# How do you train a puppy not to play with cat?



## Scarletts_Daddy (Sep 4, 2008)

We have to kitties one middle aged and one about 12. The older one still hasnt taken to Scarlett. A good firm LEAVE IT! just before Panfers moves about normally makes Scarlett pause long enough to let kitty get on some thing tall.


----------



## Merlins mom (Jun 20, 2007)

Not a lot worked with Merlin when he was a pup and I remember being SO frustrated sometimes! One thing that did help......an empty soda can with about 10 pennies inside and taped over. When he started chasing the cat I'd give it a good loud shake and a "leave it!" and it scared the you know what out of him. I'd try not to let him see me do it, but sometimes he did.  It still worked most of the time.

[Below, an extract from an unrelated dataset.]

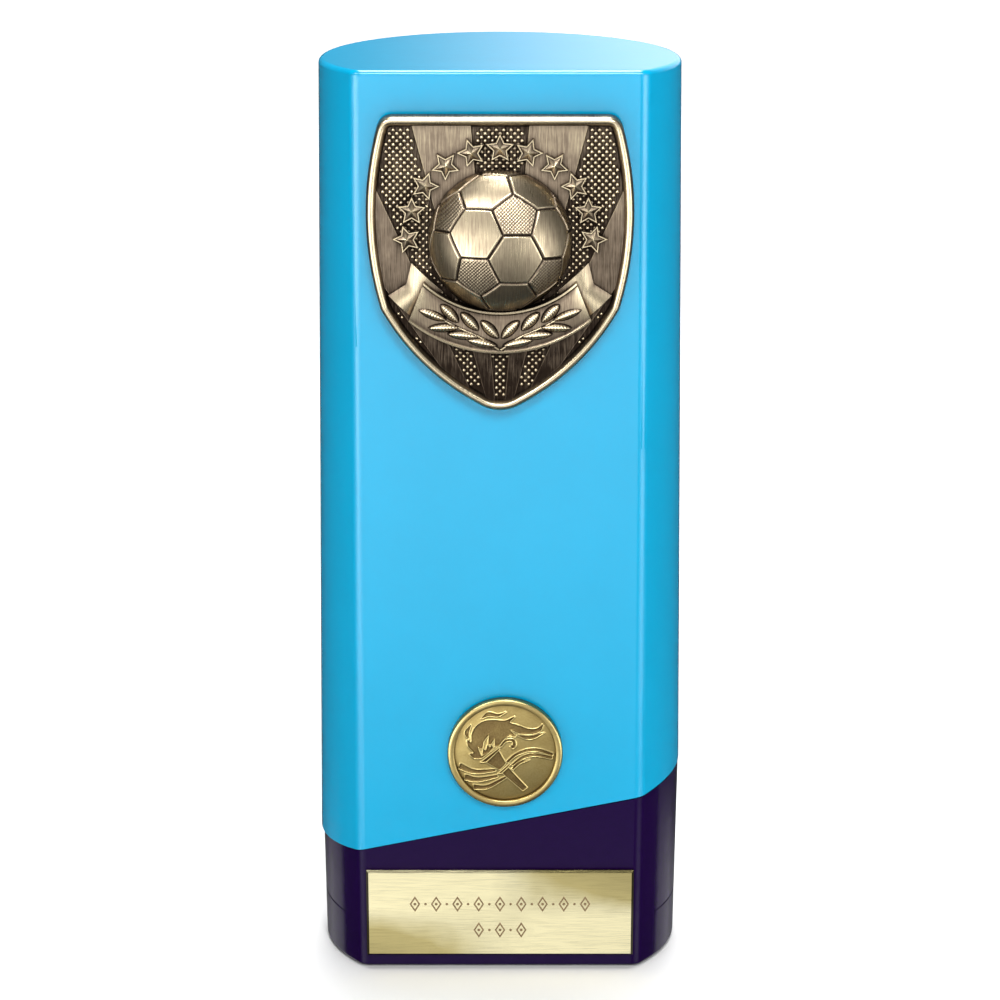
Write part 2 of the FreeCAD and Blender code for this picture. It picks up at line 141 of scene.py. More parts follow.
def polished_abs(name, colour, roughness, specular):
    """ABS, injection moulded in a polished tool. It gives a deep even colour under a clear
    reflection that ripples faintly where the wall sank as it cooled."""
    material, tree = start_material(name)
    place = add_node(tree, "ShaderNodeTexCoord").outputs["Object"]
    wall = add_node(tree, "ShaderNodeMapping", {
        "Vector": place, "Scale": per_length(18 * MM, 18 * MM, 30 * MM)})
    sink = add_node(tree, "ShaderNodeTexNoise", {"Vector": wall, "Scale": 1.0, "Detail": 2.0})
    haze = add_node(tree, "ShaderNodeTexNoise", {
        "Vector": place, "Scale": 1 / (2.5 * MM), "Detail": 4.0})
    handled = add_node(tree, "ShaderNodeMapRange", {
        "Value": haze, "From Min": 0.35, "From Max": 0.75,
        "To Min": roughness, "To Max": roughness + 0.05})
    pigment = add_node(tree, "ShaderNodeValToRGB", {"Fac": sink},
                       stops=[(0.3, darker(colour, 0.96)), (0.7, colour)])
    ripple = add_node(tree, "ShaderNodeBump", {
        "Height": sink, "Strength": 0.35, "Distance": 0.05 * MM})
    plastic = add_node(tree, "ShaderNodeBsdfPrincipled", {
        "Base Color": pigment, "Roughness": handled, "Specular IOR Level": specular, "IOR": 1.53,
        "Normal": ripple})
    return finish_material(material, plastic)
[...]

I also babygated off a room so the cat could get away from the dog at anytime. Good luck!


----------



## Loboto-Me (Nov 13, 2008)

I'm sure my cat misses the days when she had the run of the house too. The basement is her full space even if Sophie is mostly confined to the kitchen. When I let her out of the kitchen she's still not allowed in the house unsupervised. The basement is the real no-no area as that's where the furnace room is, and that's where the kitty box is. Sophie's been tempted a few times to go down, but so far so good. It's nice to have a whole area where Echo can call her own. The only problem is, now Echo doesn't get to interact with us as much as she would like... that dang dog is always around her peoples.


----------



## bellagr (Jan 4, 2009)

we've had dogs and cats forever...at the moment we have two cats. one we already had before bella and at first he refused to be in the same room with her...now he just miaows threateningly when she gets too friendly. the youngest cat we got shortly after bella and they have grown up 2gether so she teases it quite a bit.

just give them time to get used to each other...they will work it out between themselves...it worked like that withe our previous cats and dogs too


----------



## Bender (Dec 30, 2008)

I just let them figure it out for the most part. My border collie is cat crazy but doesn't do much. Usually a good swipe from a cat teaches them to back off. At our old place we just had a 'no dogs on the couch' rule and the cat was allowed to be on the top of the couch, so she usually did that.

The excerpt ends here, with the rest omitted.